Another key point is that selling usually happens faster than buying. Computer programs that have an outsized influence on markets are programmed to do certain things at certain price points and they are efficient in executing those instructions. However, the counter party programs are also efficient and when stock start to sell off, the programs designed to buy certain stocks over a period of time, tend to cancel or reprice their orders at a much lower level so you have a sell program designed to sell, with no price limitations and a buy program taking advantage of that “need to sell” and buying their respective stocks at a much lower level. That is why you see these unusually large moves to the downside periodically.
These programs can at times control markets but as was the case last week, buyers tend to show up at some point and create an upward draft. generally, these drafts take a bit longer to retrace a large downward move but they almost always retrace it fully.
Underlying these rebounds are several factors. One big one is corporate repurchases.
To say I am not a fan of the corporate buyback program is an understatement. Spending billions of dollars a year to increase shareholder value seems to me a lame excuse for lazy corporate management. Why not take those billions and pay your employees better, increase the benefits packages you offer, build a research capacity, look for possible takeover targets to increase your market share. Every move that in the longer term will increase corporate profitability and increased share price. I know it may seem hypocritical of me to say that considering that while on the trading floor my firm handled two of the largest corporate buybacks in history but that was then and this is now and at this time, I don’t believe that corporate buybacks help sustain a business. However, these corporate repurchase programs get accelerated during down times in the markets. That is one strong reason why even though I believe there will be a correction, it will be short. Corporations are sitting on hundreds of billions of dollars at this time. Be it from the US government or just plain profits, they have cash and this alone will prevent any serious meltdown in the market.
Another reason, and everyone will dismiss it, is there really is no better place to put cash to work. Again, very simple logic but it makes total sense. Bonds may be a safer bet but Treasuries are barely a factor for investment income. Corporates are better but the dynamic is moving away from them. Stocks are the easy pick. Be it through an ETF or a mutual fund, money is flowing in this direction and has been for 15 months. PE yields are high but not bubble high so whats the real risk? Thats the thought process when you have a market trading at or near all time highs.
Another sign of immense buying power still out there is look at IPO’s and look at Private Equity cash stockpiles. A rising ship takes on all comers and valuations are getting to a point where the possibility of a break increases.
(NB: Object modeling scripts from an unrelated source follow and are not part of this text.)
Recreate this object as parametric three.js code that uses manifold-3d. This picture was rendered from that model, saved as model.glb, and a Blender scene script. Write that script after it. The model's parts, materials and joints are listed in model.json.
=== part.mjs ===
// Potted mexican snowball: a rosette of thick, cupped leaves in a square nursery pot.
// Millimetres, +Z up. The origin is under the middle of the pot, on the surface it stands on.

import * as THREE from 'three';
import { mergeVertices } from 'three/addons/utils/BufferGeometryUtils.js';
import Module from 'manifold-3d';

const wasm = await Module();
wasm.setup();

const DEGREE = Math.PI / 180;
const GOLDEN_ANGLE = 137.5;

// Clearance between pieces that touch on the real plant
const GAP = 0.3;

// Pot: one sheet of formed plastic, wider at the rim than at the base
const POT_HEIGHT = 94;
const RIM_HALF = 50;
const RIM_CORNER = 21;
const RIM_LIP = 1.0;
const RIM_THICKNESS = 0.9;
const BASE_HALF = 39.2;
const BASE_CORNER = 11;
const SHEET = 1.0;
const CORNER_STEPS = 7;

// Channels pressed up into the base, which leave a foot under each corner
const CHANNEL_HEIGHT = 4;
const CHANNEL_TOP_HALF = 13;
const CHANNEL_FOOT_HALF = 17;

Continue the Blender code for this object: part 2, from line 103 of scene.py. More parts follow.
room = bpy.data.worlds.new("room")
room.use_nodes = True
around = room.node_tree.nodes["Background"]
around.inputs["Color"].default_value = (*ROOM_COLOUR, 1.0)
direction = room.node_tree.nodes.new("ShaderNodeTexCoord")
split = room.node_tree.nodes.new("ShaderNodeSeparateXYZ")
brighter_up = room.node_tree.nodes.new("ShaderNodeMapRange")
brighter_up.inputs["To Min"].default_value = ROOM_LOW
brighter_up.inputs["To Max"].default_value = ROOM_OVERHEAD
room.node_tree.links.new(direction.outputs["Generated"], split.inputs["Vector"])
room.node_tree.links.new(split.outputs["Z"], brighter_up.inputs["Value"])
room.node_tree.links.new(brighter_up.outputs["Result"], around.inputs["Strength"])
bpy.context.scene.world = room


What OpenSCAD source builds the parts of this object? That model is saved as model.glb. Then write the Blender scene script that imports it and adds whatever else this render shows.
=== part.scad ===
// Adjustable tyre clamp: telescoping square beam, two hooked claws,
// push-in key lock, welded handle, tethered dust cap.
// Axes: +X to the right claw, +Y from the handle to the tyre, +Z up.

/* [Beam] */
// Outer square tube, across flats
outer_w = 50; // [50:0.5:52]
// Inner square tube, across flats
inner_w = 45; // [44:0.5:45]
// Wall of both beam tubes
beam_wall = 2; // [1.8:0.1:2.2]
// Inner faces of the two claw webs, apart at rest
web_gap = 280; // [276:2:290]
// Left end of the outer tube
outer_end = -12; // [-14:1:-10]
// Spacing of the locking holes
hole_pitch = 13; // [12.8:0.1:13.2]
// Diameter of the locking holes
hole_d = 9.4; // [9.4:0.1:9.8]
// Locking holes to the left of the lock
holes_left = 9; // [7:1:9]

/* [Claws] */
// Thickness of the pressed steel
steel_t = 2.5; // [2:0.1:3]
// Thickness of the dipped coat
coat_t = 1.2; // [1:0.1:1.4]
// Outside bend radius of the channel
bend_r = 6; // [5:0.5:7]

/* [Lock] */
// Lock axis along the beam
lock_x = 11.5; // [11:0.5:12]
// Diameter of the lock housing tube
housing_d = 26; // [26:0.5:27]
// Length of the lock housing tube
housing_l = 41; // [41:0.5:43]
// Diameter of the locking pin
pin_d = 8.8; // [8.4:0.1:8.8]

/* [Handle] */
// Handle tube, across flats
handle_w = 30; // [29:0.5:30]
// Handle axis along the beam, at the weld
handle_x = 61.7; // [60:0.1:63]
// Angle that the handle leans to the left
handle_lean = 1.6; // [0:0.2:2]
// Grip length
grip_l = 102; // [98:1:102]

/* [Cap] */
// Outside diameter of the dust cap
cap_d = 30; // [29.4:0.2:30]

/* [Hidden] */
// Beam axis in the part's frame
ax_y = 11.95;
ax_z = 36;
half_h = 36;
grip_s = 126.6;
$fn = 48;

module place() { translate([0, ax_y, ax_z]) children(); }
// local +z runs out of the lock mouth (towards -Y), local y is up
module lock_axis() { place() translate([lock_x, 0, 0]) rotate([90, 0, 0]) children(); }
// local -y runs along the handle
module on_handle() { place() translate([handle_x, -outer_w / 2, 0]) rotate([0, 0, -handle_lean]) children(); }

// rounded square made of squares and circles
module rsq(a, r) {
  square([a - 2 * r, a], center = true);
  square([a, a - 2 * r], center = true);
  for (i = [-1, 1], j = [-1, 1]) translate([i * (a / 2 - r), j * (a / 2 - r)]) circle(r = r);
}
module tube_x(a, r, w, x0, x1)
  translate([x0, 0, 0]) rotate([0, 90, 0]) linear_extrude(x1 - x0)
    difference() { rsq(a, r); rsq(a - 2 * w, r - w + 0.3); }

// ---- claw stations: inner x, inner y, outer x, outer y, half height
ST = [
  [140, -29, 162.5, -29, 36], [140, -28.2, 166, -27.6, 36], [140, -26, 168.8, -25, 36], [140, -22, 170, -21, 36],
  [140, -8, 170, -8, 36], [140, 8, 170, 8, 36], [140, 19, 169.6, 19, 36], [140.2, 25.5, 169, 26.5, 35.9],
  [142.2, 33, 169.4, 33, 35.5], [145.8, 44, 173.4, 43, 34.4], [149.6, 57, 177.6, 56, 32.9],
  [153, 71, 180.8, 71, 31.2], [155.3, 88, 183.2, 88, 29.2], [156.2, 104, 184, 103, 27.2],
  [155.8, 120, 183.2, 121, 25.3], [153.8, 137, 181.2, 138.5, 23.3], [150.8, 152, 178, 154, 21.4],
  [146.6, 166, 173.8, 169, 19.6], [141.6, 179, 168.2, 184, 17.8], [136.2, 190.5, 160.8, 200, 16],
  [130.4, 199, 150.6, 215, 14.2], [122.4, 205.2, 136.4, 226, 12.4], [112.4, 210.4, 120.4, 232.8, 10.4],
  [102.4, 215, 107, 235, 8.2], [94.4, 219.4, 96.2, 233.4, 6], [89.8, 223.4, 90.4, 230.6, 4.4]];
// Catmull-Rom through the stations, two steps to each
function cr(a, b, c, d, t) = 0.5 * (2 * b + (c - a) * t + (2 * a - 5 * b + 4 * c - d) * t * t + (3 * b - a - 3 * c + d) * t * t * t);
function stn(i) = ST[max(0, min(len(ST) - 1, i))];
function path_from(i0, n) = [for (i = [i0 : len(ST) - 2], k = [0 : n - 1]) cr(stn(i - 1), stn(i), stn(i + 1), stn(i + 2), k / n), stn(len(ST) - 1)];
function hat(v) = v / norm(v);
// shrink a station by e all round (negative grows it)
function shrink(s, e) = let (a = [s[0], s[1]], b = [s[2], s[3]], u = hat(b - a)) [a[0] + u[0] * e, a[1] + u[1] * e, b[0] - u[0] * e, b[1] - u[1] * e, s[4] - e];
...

Let’s take what the flood of IPO’s means first. Cash is looking for a home. New listings, new opportunities so you see every company with a balance sheet looking to go public, especially since the market is at such a lofty level. Private equity guys are moving these companies out to cash in and then they are flush with cash. So they keep looking and funding. This is all healthy for a national economy. It brings innovation to the masses and creates industries and jobs. It also makes some people very rich but in a full blown capitalist society, people will get rich, They get rich because they at some point took a major risk and they get rewarded.
Some estimates have private equity firms sitting on as much as 500 billion dollars in cash. I question that because these guys are smart and sitting on cash at some terribly low rate of return doesn’t seem smart. I think there money is working, maybe it is in stocks, maybe it is in several startups but I don’t think it’s in cash. Hedge funds are in a similar position and rest assured, they are buyers when the market tanks. Maybe they hold for a week of maybe they add to an existing position but rest assured, they are buying.
Over the years, one of the things I have learned is that when markets tank and you take a look at who was a buyer at the bottom, more often than not you will see sovereign wealth funds buying. Either the Saudi’s or the Norwegians or any number of oil rich nations, they all shift assets to the US. I am sure last week, these sovereign funds were very active and if there is another huge selloff, you will see them back in the market.
Given this basic understanding of market moves and market players I will in a later article give another simplistic explanation of volatility and it’s limits.